09 Februari 2024
13:04 WIB
Editor: Fin Harini
JAKARTA - Managing Director Energy Shift Institute Putra Adhiguna menilai Indonesia perlu meningkatkan kapasitas produksi baterai. Dia memperkirakan, Indonesia baru memiliki 10 gigawatt hour (GWh) atau kurang dari 0,4% kapasitas produksi baterai global pada 2024.
“Energy Shift Institute memperkirakan tahun ini Indonesia hanya akan memiliki 10 gigawatt-hour (GWh) atau kurang dari 0,4% kapasitas produksi baterai global, 2.800 GWh,” ujar Putra di Jakarta, Jumat *9/2), dikutip dari Antara.
Putra melanjutkan, konstruksi kebijakan yang bertujuan untuk meningkatkan daya saing nikel Indonesia bersandar pada janji pengembangan industri baterai dan kendaraan listrik.
Nilai tambah berbagai produk nikel Indonesia berkisar antara dua hingga 11 kali lipat dibanding produk mentahnya.
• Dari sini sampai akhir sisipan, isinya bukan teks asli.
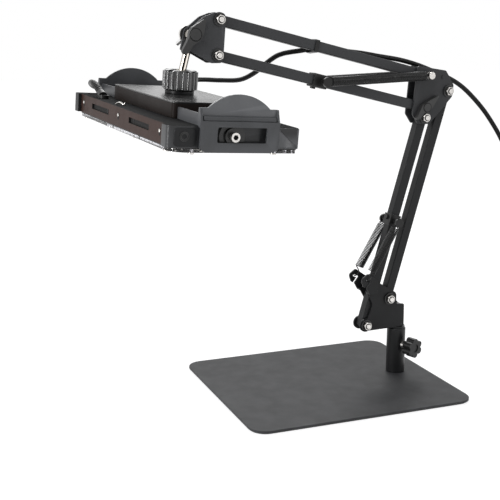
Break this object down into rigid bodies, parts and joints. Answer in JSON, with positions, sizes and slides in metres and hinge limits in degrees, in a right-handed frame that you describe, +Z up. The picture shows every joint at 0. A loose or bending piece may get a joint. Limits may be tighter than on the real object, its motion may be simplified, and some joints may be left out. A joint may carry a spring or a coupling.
{
  "type": "exposure lamp",
  "caption": "UV LED exposure lamp: a flat lamp head on a ball joint and a spring balanced double arm, standing on a steel base plate.",
  "frame": {"origin": "on the resting face of the foam pad, on the axis of the post", "axes": "+Z up, +X to the right edge of the base plate, which is nearest the post, +Y to the back; the arm reaches towards -X"},
  "size_m": [0.6672, 0.2855, 0.3849],
  "materials": {
    "pad": "closed-cell foam, fine texture",
    "plate_coat": "charcoal powder coat, fine texture",
    "post_coat": "satin black",
    "arm_lower": "matte black powder coat",
    "arm_upper": "matte dark grey powder coat",
    "zinc": "bright zinc",
    "bright": "polished",
    "spring_wire": "black oxide",
    "black_plastic": "moulded, satin",
    "ring_plastic": "gloss black",
    "nylon": "natural nylon",
    "housing_coat": "dark brown-grey, satin",
    "sink_alu": "extruded",
    "board": "white solder mask",
    "driver_pcb": "green circuit board",
    "led": "LED package",
    "gasket": "soft seal",
    "cover": "clear acrylic",
    "lid_gloss": "gloss dark grey",
    "bracket_coat": "satin dark grey",
    "cord_jacket": "black PVC"
  },
  "bodies": {
    "base": {"base_pad": "pad", "base_plate": "plate_coat", "post": "post_coat", "post_screw": "zinc", "cord_drop": "cord_jacket", "cord_coil": "cord_jacket", "plug": "black_plastic"},
    "clamp_knob": {"star_knob": "black_plastic", "star_knob_stud": "zinc"},
    "swivel": {"swivel_block": "post_coat", "lower_bracket_near": "arm_lower", "lower_bracket_far": "arm_lower", "lower_bolts": "zinc", "lower_nuts": "zinc", "lower_spring_near": "spring_wire", "lower_spring_far": "spring_wire"},
    "front_lower_bar": {"lower_bar_front": "arm_lower", "lower_spring_clip": "black_plastic"},
    "rear_lower_bar": {"lower_bar_rear": "arm_lower"},
    "mid_joint": {"mid_bracket_near": "arm_upper", "mid_bracket_far": "arm_upper", "mid_spacer": "post_coat", "mid_bolts": "zinc", "mid_nuts": "zinc", "mid_pivot_cap": "arm_upper", "upper_spring_near": "spring_wire", "upper_spring_far": "spring_wire", "cord_elbow": "cord_jacket"},
    "bottom_upper_bar": {"upper_bar_bottom": "arm_upper", "upper_spring_clip": "black_plastic"},
    "top_upper_bar": {"upper_bar_top": "arm_upper", "cord_arm": "cord_jacket", "cord_clips": "black_plastic"},
    "head": {"head_bracket_near": "arm_upper", "head_bracket_far": "arm_upper", "head_spacers": "post_coat", "head_bolts": "zinc", "head_nuts": "zinc", "tilt_bolt": "arm_upper"},
    "wing": {"wing_nut": "bright"},
    "rod": {"ball_stud": "bright"},
    "cup": {"ball_cup": "nylon"},
    "clamp_ring": {"lock_ring": "ring_plastic"},
    "lamp": {"ball_socket": "post_coat", "lamp_housing": "housing_coat", "heat_sink": "sink_alu", "led_board": "board", "led_chips": "led", "cover_gasket": "gasket", "clear_cover": "cover", "cover_screws": "zinc", "driver_case": "housing_coat", "driver_lid": "lid_gloss", "driver_board": "driver_pcb", "end_bracket_near": "bracket_coat", "end_bracket_far": "bracket_coat", "end_washers": "black_plastic", "end_bolts": "zinc", "cable_gland": "black_plastic", "cord_lamp": "cord_jacket"}
  },
  "joints": [
    {"name": "clamp_screw", "type": "hinge", "parent": "base", "child": "clamp_knob", "pos_m": [0.00488, -0.01418, 0.0355], "axis": [0.3256, -0.9455, 0], "range_deg": [-180, 180]},
    {"name": "swivel", "type": "hinge", "parent": "base", "child": "swivel", "pos_m": [0, 0, 0.0535], "axis": [0, 0, 1], "range_deg": [-150, 150]},
    {"name": "lower_arm", "type": "hinge", "parent": "swivel", "child": "front_lower_bar", "pos_m": [-0.04254, -0.00223, 0.0622], "axis": [0.0523, -0.9986, 0], "range_deg": [-10, 50], "deforming": ["lower_spring_near", "lower_spring_far", "cord_drop"]},
    {"name": "lower_arm_rear", "type": "hinge", "parent": "swivel", "child": "rear_lower_bar", "pos_m": [-0.01488, -0.00078, 0.08866], "axis": [0.0523, -0.9986, 0], "range_deg": [-10, 50]},
    {"name": "mid_level", "type": "hinge", "parent": "front_lower_bar", "child": "mid_joint", "pos_m": [0.02129, 0.00112, 0.27939], "axis": [0.0523, -0.9986, 0], "range_deg": [-50, 10]},
    {"name": "upper_arm", "type": "hinge", "parent": "mid_joint", "child": "bottom_upper_bar", "pos_m": [0.02099, 0.0011, 0.28999], "axis": [0.0523, -0.9986, 0], "range_deg": [-35, 28], "deforming": ["upper_spring_near", "upper_spring_far"]},
    {"name": "upper_arm_top", "type": "hinge", "parent": "mid_joint", "child": "top_upper_bar", "pos_m": [0.02314, 0.00121, 0.32249], "axis": [0.0523, -0.9986, 0], "range_deg": [-35, 28], "deforming": ["cord_elbow"]},
    {"name": "head_level", "type": "hinge", "parent": "top_upper_bar", "child": "head", "pos_m": [-0.20826, -0.01091, 0.37812], "axis": [0.0523, -0.9986, 0], "range_deg": [-28, 35]},
    {"name": "lamp_tilt", "type": "hinge", "parent": "head", "child": "rod", "pos_m": [-0.23383, -0.01225, 0.36452], "axis": [0.0523, -0.9986, 0], "range_deg": [-60, 30]},
    {"name": "wing_turn", "type": "hinge", "parent": "head", "child": "wing", "pos_m": [-0.23456, 0.00173, 0.36452], "axis": [-0.0523, 0.9986, 0], "range_deg": [-180, 180]},
    {"name": "ball_nod", "type": "hinge", "parent": "rod", "child": "cup", "pos_m": [-0.2451, -0.01285, 0.32354], "axis": [0.9938, 0.0916, -0.0627], "range_deg": [-15, 15]},
    {"name": "ball_turn", "type": "hinge", "parent": "cup", "child": "lamp", "pos_m": [-0.2451, -0.01285, 0.32354], "axis": [0.0666, -0.0395, 0.997], "range_deg": [-60, 60], "deforming": ["cord_lamp"]},
    {"name": "ring_turn", "type": "hinge", "parent": "lamp", "child": "clamp_ring", "pos_m": [-0.2451, -0.01285, 0.32354], "axis": [0.0666, -0.0395, 0.997], "range_deg": [-180, 180]}
  ],
  "couplings": [
    {"joint": "lower_arm_rear", "follows": "lower_arm", "ratio": 1},
    {"joint": "mid_level", "follows": "lower_arm", "ratio": -1},
    {"joint": "upper_arm_top", "follows": "upper_arm", "ratio": 1},
    {"joint": "head_level", "follows": "upper_arm", "ratio": -1}
  ]
}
Namun, nilai tersebut masih jauh di bawah nilai tambah yang lebih dari 60 kali lipat jika mencapai produksi baterai.
Apabila kapasitas produksi baterai Indonesia tidak ditingkatkan, Putra menilai Indonesia hanya akan bergeser dari eksportir produk nikel untuk baja tahan karat menjadi eksportir produk setengah jadi untuk industri baterai.
Baca Juga: Umur Baterai Mobil Listrik Bisa 10 Tahun, Berapa Biaya Gantinya?
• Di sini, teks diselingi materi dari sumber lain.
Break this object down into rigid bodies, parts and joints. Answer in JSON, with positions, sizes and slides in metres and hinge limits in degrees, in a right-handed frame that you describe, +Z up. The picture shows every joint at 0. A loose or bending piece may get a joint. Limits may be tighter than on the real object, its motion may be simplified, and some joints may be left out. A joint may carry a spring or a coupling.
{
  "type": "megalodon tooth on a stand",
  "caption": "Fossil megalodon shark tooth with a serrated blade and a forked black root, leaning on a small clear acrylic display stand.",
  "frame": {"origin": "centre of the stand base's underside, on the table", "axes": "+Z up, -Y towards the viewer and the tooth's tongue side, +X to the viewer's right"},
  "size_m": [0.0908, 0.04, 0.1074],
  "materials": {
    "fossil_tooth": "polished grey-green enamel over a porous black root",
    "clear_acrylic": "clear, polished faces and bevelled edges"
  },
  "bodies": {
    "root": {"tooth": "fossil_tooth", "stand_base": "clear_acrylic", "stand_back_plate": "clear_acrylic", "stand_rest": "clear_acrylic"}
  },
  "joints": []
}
“Penting untuk berbagai pihak yang terlibat tidak memandang enteng skala pertumbuhan ke depan karena revolusi kendaraan bermotor listrik berbasis baterai (KBLBB) dunia baru saja memasuki babak awal,” ujar dia.
Terkait dengan pesatnya pertumbuhan baterai tanpa nikel dan perdebatan masa depan nikel, Putra justru mengatakan bahwa permintaan nikel dunia untuk baterai sangat mungkin akan terus melambung.
Peningkatan tersebut, kata dia, dapat terjadi seiring dengan laju adopsi KBLBB meskipun hadir teknologi alternatif.
“Penting dicatat bahwa dalam sektor yang berkembang pesat, angka pertumbuhan absolut lebih penting dibandingkan pangsa pasar,” kata Putra.
Putra berpandangan bahwa selain nikel, yang kerap luput dari perhatian adalah peningkatan produksi kobalt oleh Indonesia sebagai produsen kobalt terbesar kedua di dunia.
“Hal ini semakin menekankan pentingnya pengelolaan sumber daya alam yang optimal,” kata dia pula.
Baca Juga: Masyarakat Hemat Lebih Dari Rp2 Juta Per Tahun Dengan Motor Listrik
Catatan Kemenperin, per Oktober 2023, Indonesia sudah memiliki dua pabrik baterai yaitu PT HLI Green Power dan PT International Chemical Industry (ABC).
PT HLI Green Power merupakan perusahaan hasil kolaborasi antara Hyundai Grup dan LG untuk memproduksi sel baterai, dengan kapasitas tahap pertama sebesar 10 GWh dan nilai investasi mencapai US$1,1 miliar.
Pabrik baterai mobil listrik tersebut direncanakan akan selesai dibangun pada tahun 2023, dan bisa berproduksi komersial untuk menyuplai kebutuhan pabrik mobil listrik di tahun 2024.
Industri sel baterai ini nantinya menyuplai kebutuhan bagi sekitar 150.000-170.000 kendaraan listrik.
Sementara, PT International Chemical industry memiliki kapasitas produksi 100 MWh per tahun (setara 9 juta butir cell), dengan target total kapasitas produksi 256 MWh per tahun (setara 25 juta butir cell).